┏━━
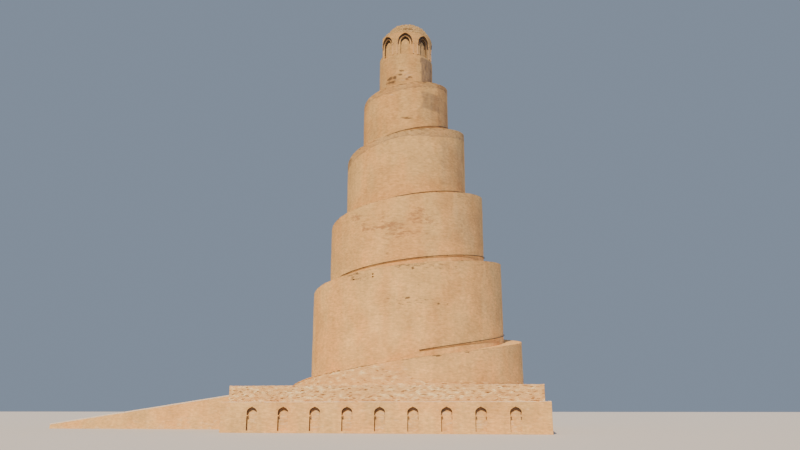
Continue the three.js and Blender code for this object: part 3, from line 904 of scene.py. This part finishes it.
for turn, (first, last, spacing, height) in enumerate(rail_runs, start=1):
    line = bpy.data.curves.new(f"rail_{turn}_line", "CURVE")
    line.dimensions = "3D"
    line.bevel_depth = rail["radius"] * MODEL
    line.bevel_resolution = 3
    line.use_fill_caps = True
    spline = line.splines.new("POLY")
    count = (last - first) * 3
    spline.points.add(count)
    for k in range(count + 1):
        spline.points[k].co = (*(rail_point(first + k / 3, rail["offset"], height) * MODEL), 1)
    drawn = bpy.data.objects.new(f"rail_{turn}_line", line)
    bm = bmesh.new()
    pipe = bpy.data.meshes.new_from_object(drawn)
    bm.from_mesh(pipe)
    bpy.data.batch_remove((pipe, drawn, line))
    for step in range(first + 1, last, spacing):
        outer, inner = (rail_point(step, offset, height) for offset in (rail["offset"], 0.012))
        bar = outer - inner
        turned = bar.to_track_quat("Z", "Y").to_matrix().to_4x4()
        bmesh.ops.create_cone(
            bm, cap_ends=True, segments=8, radius1=rail["bar"] * MODEL, radius2=rail["bar"] * MODEL,
            depth=bar.length * MODEL, matrix=Matrix.Translation((outer + inner) / 2 * MODEL) @ turned)
        plate = Matrix.Translation(inner * MODEL) @ turned @ Matrix.Diagonal((0.011, 0.011, 0.002, 1))
        bmesh.ops.create_cube(bm, size=1, matrix=plate)
    for face in bm.faces:
        face.smooth = len(face.verts) == 4
    handrail = as_object(bm, f"handrail_{turn}", rusty_paint)
    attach(handrail, "root")
    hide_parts(f"turn_{turn}_handrail")

# Drum: the round shaft above the last turn, of the same brick, spalled in small spots and stained
# on its right side. Painted shade darkens its left side and adds to the stain on its right.
crown_foot = 47.7
drum_low = 40.0
drum_rows = 56


def drum_station(share, station):
    angle = 2 * math.pi * share
    out = directions_at(angle)[0].xy
    top = crown_foot - JOINT
    if station in (0, drum_rows + 2):
        z = drum_low if station == 0 else top
        return (0, 0, z), (0, z), (0, 0, 0, 0)
    z = drum_low + (top - drum_low) * (station - 1) / drum_rows
    point = (*(out * drum_radius), z)
    wear_and_shade = wear_at(6, math.degrees(angle), z, 1, point)
    sunk = 0.6 * wave(point) * min(1, top - z) - 0.1 * max(0, wear_and_shade[2] - 0.2)
    return (*(out * (drum_radius + sunk)), z), (angle * drum_radius, z), wear_and_shade


bm = lofted(144, drum_rows + 2, drum_station)
bmesh.ops.recalc_face_normals(bm, faces=bm.faces)
smooth_walls(bm)
drum = as_object(bm, "drum_brickwork", tan_brick)
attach(drum, "root")
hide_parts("drum")

# Crown: eight bays of brickwork round a small room. Seven hold a blind niche of two orders, and the
# eighth the doorway that the ramp leads to. The roof over them has worn to a rounded mound.
crown_nodes = [*(f"crown_bay_{n}" for n in (1, 2, 3, 4, 6, 7, 8)), "door_jamb_front", "door_jamb_back",
               "door_arch", "door_sill", "room_floor"]
outer_arch = {"half_width": 0.98, "springing": 49.55, "apex": 50.83}
inner_arch = {"half_width": 0.625, "springing": 49.5, "apex": 50.45}
roof_low = 50.95
recesses = ((0.2, outer_arch), (0.45, inner_arch))  # each with its depth behind the drum's face
bm = joined_copies(*crown_nodes)
bmesh.ops.triangulate(bm, faces=[f for f in bm.faces if len(f.verts) > 4])


def bay_of(point):
    """The direction that the crown's bay there faces, and the point's place across it, in metres."""
    bay = round((math.degrees(math.atan2(point.y, point.x)) - 7.5) / 45)
    facing, along = directions_at(math.radians(7.5 + 45 * bay))
    return facing, point.dot(along) / MODEL


def at_joint(vert):
    """Whether a vertex lies on the crown's foot or on the joint between two bays."""
    facing, across = bay_of(vert.co)
    return vert.co.z / MODEL < crown_foot + 0.02 or abs(across) > 0.38 * vert.co.dot(facing) / MODEL


soften_corners(bm, 0.012, at_joint)


def arch_behind(face):
    """The arch that a face is the back of, or nothing."""
    middle = face.calc_center_median()
    facing, across = bay_of(middle)
    depth = drum_radius - middle.dot(facing) / MODEL
    if facing.xy.dot(door_direction) > 0.99:
        return None
    return next((arch for deep, arch in recesses if abs(depth - deep) < 0.01
                 and abs(across) < arch["half_width"] and face.normal.dot(facing) > 0.99), None)


panels = [f for f in bm.faces if arch_behind(f)]
bmesh.ops.subdivide_edges(bm, edges=list({e for f in panels for e in f.edges}), cuts=8,
                          use_grid_fill=True)
uv = bm.loops.layers.uv.new("UVMap")
weather_and_shade = bm.loops.layers.float_color.new("weather_and_shade")
shade = bm.loops.layers.float.new("shade")
for face in bm.faces:
    middle = face.calc_center_median()
    around = math.atan2(middle.y, middle.x)
    facing, across = bay_of(middle)
    arch = arch_behind(face)
    depth = drum_radius - middle.dot(facing) / MODEL
    reveal = not arch and abs(across) < 1 and 0.03 < depth < 0.44 and face.normal.dot(facing) < 0.3
    area = 0.5 * wear_at(6, math.degrees(around), 46, 1, middle / MODEL)[3]
    # Soot and painted shadow reach further down the sides of the outer arches, and furthest in the
    # right-hand bays
    clean_and_lit_width = 0.7 if facing.x > 0.7 else 0.87 if arch is outer_arch else 1
    for loop in face.loops:
        co = loop.vert.co
        turned = (math.atan2(co.y, co.x) - around + math.pi) % (2 * math.pi) - math.pi + around
        flat = abs(face.normal.z) > 0.7
        loop[uv].uv = co.xy if flat else (turned * drum_radius * MODEL, co.z + co.xy.length - 0.35)
        if arch:
            soot_and_shadow = soot_and_shadow_under_arch(arch, bay_of(co)[1] / clean_and_lit_width, co.z / MODEL)
        else:  # the reveals get soot and painted shade, strong at their arch and weaker towards their foot
            soot_and_shadow = reveal * (0.7 if co.z / MODEL > inner_arch["springing"] - 0.05 else 0.2)
        # below the arches the shadow is painted dark in the blue channel and the shade, with soot
        loop[weather_and_shade] = (0.05, 0.05, 0.05 + 0.9 * soot_and_shadow, 1)
        loop[shade] = (1 - soot_and_shadow) * area - 0.62 * soot_and_shadow
crown = as_object(bm, "crown_brickwork", tan_brick)
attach(crown, "root")
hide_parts(*crown_nodes)

roof_tones = [linear(c) for c in ("#907348", "#a6895a", "#ba9c6e")]
bm = joined_copies("roof")
bmesh.ops.triangulate(bm, faces=bm.faces)
bmesh.ops.subdivide_edges(bm, edges=bm.edges, cuts=7, use_grid_fill=True)
bmesh.ops.recalc_face_normals(bm, faces=bm.faces)
bm.normal_update()
tone = bm.loops.layers.float_color.new("tone")
for vert in bm.verts:
    up = vert.co.z / MODEL - roof_low
    if up > 0.02:
        rough = 0.35 + noise.fractal(vert.co * 30, 0.8, 2, 4)
        vert.co += vert.normal * 0.07 * MODEL * min(up * 2, 1) * rough
for face in bm.faces:
    face.smooth = True
    for loop in face.loops:
        spot = loop.vert.co
        cloud = noise.fractal(Vector((spot.x * 45, spot.y * 45, spot.z * 90)), 0.7, 2, 4)
        missing = (abs(spot.z / MODEL - 51.5) < 0.11
                   and abs(math.degrees(math.atan2(spot.y, spot.x)) + 75) < 12)
        colour = roof_tones[min(max(int(1.5 + 2.5 * cloud), 0), 2)]
        loop[tone] = linear("#58422b") if missing else colour
roof = as_object(bm, "roof_mound", weathered_brick)
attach(roof, "root")
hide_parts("roof")

# Crown dressings: a ring of bricks on edge round each niche and over the door, and a slim engaged
# shaft with a cap and a foot on both sides of each niche, moulded in tan plaster over brick.
tan_plaster = chalky_surface("tan_lime_plaster", "#c4986a", "#dab37f")
door_arch = {"half_width": 0.55, "springing": 49.5, "apex": 50.35}
door_face = 3.11
shaft_height = (47.85, 49.35)
bm = bmesh.new()
for bay in range(8):
    angle = math.radians(7.5 + 45 * bay)
    at_door = bay == 4
    arch, ring, count = (door_arch, 0.1, 26) if at_door else (outer_arch, 0.045, 40)

    def on_wall(x):
        facing, beside = directions_at(angle if at_door else angle + x / drum_radius)
        centre = facing * (door_face - 0.04) + beside * x if at_door else facing * (drum_radius - 0.06)
        return centre, facing, beside

    lay_ring(bm, arch, ring, count, (0.3 if at_door else 0.1, 0.13), on_wall)
brick_faces_uv(bm)
colour_faces(bm, "weather_and_shade", lambda face, vert: (  # soot and painted shade darken the undersides of the bricks
    0, 0.05, 0.8 if face.normal.z < -0.3 else 0.05, 1))
crown_rings = as_object(bm, "crown_arch_rings", tan_brick)
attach(crown_rings, "root")

bm = bmesh.new()
low, high = shaft_height
for bay in (0, 1, 2, 3, 5, 6, 7):
    for side in (-1, 1):
        facing, beside = directions_at(math.radians(7.5 + 45 * bay) + side * 1.09 / drum_radius)
        if facing.xy.dot(door_direction) * drum_radius > door_face - 0.1:
            continue
        foot = facing * (drum_radius - 0.005)
        middle = Matrix.Translation((foot + upright * (low + high) / 2) * MODEL)
        bmesh.ops.create_cone(bm, cap_ends=True, segments=12, radius1=0.062 * MODEL,
                              radius2=0.056 * MODEL, depth=(high - low) * MODEL, matrix=middle)
        for z, height, wide in ((low, 0.12, 0.16), (high, 0.08, 0.15), (high + 0.07, 0.07, 0.19)):
            lay_brick(bm, foot + upright * z, beside, upright, Vector((wide, wide, height)))
soften_corners(bm, 0.01)
shafts = as_object(bm, "crown_shafts", tan_plaster)
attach(shafts, "root")

# Brickwork that nothing shows: the fill of the socle and the core of the tower keep their CAD
# solids, in the same brick.
inner_brick, tree = bare_material("core_brick")
place = add_node(tree, "TexCoord").outputs["Object"]
courses = add_node(tree, "TexBrick", {
    "Vector": place, "Color1": linear("#d0a97d"), "Color2": linear("#c0966a"), "Scale": 100,
    "Mortar": linear("#b0916b"), "Mortar Size": 0.07, "Brick Width": 2.7, "Row Height": 0.8})
surface = add_node(tree, "BsdfPrincipled", {"Base Color": courses.outputs["Color"], "Roughness": 0.95})
add_node(tree, "OutputMaterial", {"Surface": surface})
for node in ("lower_tier_fill", "core"):
    mesh = frame["nodes"][node].data
    mesh.materials.clear()
    mesh.materials.append(inner_brick)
┗━━
Return nothing but the lines from the first line of the listing through the line with "drum_rows = 56", please, keeping every one of them unchanged.

- _CORRECT RESULT_:
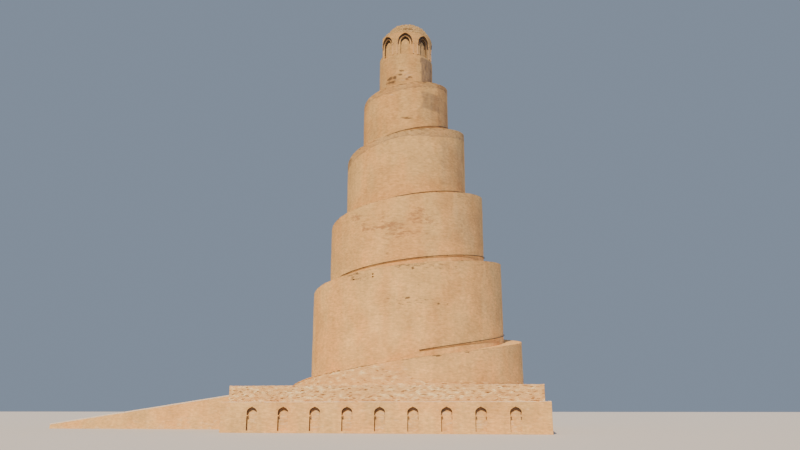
Continue the three.js and Blender code for this object: part 3, from line 904 of scene.py. This part finishes it.
for turn, (first, last, spacing, height) in enumerate(rail_runs, start=1):
    line = bpy.data.curves.new(f"rail_{turn}_line", "CURVE")
    line.dimensions = "3D"
    line.bevel_depth = rail["radius"] * MODEL
    line.bevel_resolution = 3
    line.use_fill_caps = True
    spline = line.splines.new("POLY")
    count = (last - first) * 3
    spline.points.add(count)
    for k in range(count + 1):
        spline.points[k].co = (*(rail_point(first + k / 3, rail["offset"], height) * MODEL), 1)
    drawn = bpy.data.objects.new(f"rail_{turn}_line", line)
    bm = bmesh.new()
    pipe = bpy.data.meshes.new_from_object(drawn)
    bm.from_mesh(pipe)
    bpy.data.batch_remove((pipe, drawn, line))
    for step in range(first + 1, last, spacing):
        outer, inner = (rail_point(step, offset, height) for offset in (rail["offset"], 0.012))
        bar = outer - inner
        turned = bar.to_track_quat("Z", "Y").to_matrix().to_4x4()
        bmesh.ops.create_cone(
            bm, cap_ends=True, segments=8, radius1=rail["bar"] * MODEL, radius2=rail["bar"] * MODEL,
            depth=bar.length * MODEL, matrix=Matrix.Translation((outer + inner) / 2 * MODEL) @ turned)
        plate = Matrix.Translation(inner * MODEL) @ turned @ Matrix.Diagonal((0.011, 0.011, 0.002, 1))
        bmesh.ops.create_cube(bm, size=1, matrix=plate)
    for face in bm.faces:
        face.smooth = len(face.verts) == 4
    handrail = as_object(bm, f"handrail_{turn}", rusty_paint)
    attach(handrail, "root")
    hide_parts(f"turn_{turn}_handrail")

# Drum: the round shaft above the last turn, of the same brick, spalled in small spots and stained
# on its right side. Painted shade darkens its left side and adds to the stain on its right.
crown_foot = 47.7
drum_low = 40.0
drum_rows = 56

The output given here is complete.